Any of these actions will have effects that will reduce the average American’s standard of living. When taxes go up, people’s after-tax income declines. So, spending will be curtailed, which will lead to the elimination of some jobs. When governments cut spending, some of this will be achieved through staff reductions or elimination of contracted services. When current and future retirees see their benefits cut, that will also lead to lower consumer spending.

If governments succeed in increasing their borrowings to help pay off unfunded liabilities, that will reduce credit available to create jobs in the private sector. Because of the massive amount of borrowing activity, it is virtually certain that interest rates will rise, which increases the costs of governments at all levels as well as in the private sector. That will further reduce funds available to maintain existing job levels.

The Federal Open Market Committee at the Federal Reserve Bank states that it is its policy to seek a 2 percent annual increase in consumer prices. Any increase in consumer prices will reduce the funds that consumers have available to pay for the necessities of life. As this occurs, that will lead to an even greater reduction in spending for discretionary items.

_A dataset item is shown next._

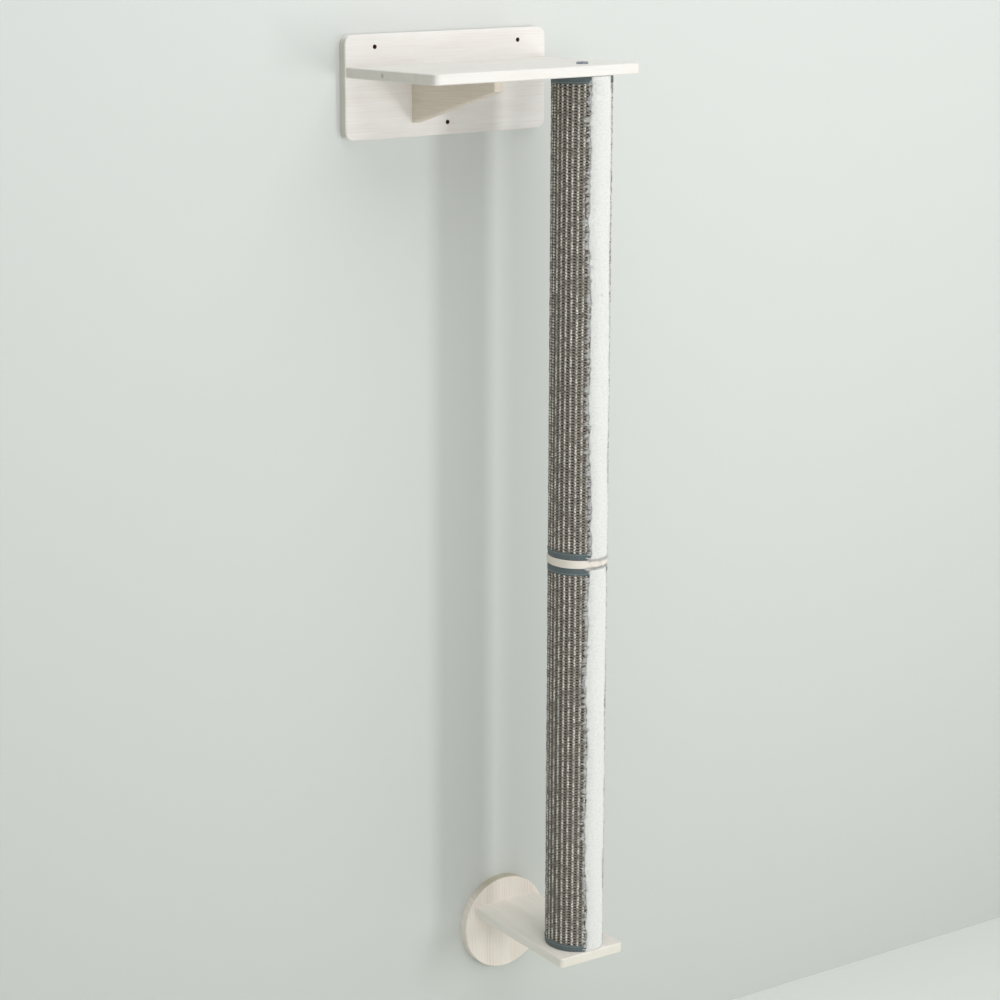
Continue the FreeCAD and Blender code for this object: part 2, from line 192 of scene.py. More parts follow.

That these effects hurting the U.S. economy and the value of the U.S. dollar will come to pass are virtual certainties. What is uncertain is how fast these changes will occur. As people anticipate that their wealth is declining the longer they hold U.S. dollars, the faster they will seek to acquire safe haven assets such as bullion-priced physical gold and silver coins and ingots. Such a shift in consumer and investor spending could accelerate the decline in the dollar’s value and the American economy.

I don’t have a crystal ball telling me how the decline of the U.S. economy and dollar will impact numismatic coins. As people try to rein in their discretionary expenses, there will certainly be lower demand for many of the less expensive collector coins. This would likely lead to lower prices. Yet, even in troubled times there will be some who are financially well off who will enjoy the opportunity to acquire genuine numismatic rarities at current or perhaps even lower price levels.

So, what does this analysis mean for numismatic collectors and investors in precious metals?

I suspect there will be a number of numismatic niches that will suffer lower demand and price drops. It would not surprise me if one niche to suffer will be for modern U.S. coins that are marketed at prices well above their bullion value.

I also expect that those who own bullion-priced physical gold and silver coins and ingots will fare better through the economic troubles than the average person.

Twenty years ago, the Far East experienced a major currency crisis. The people in the nation of Indonesia were the hardest hit. Those who held all of their wealth denominated in the Indonesian rupiah currency pretty much became destitute. In contrast, Indonesians who owned significant quantities of physical gold and silver saw their standard of living largely unaffected or even improved. This is a lesson for Americans to keep in mind now.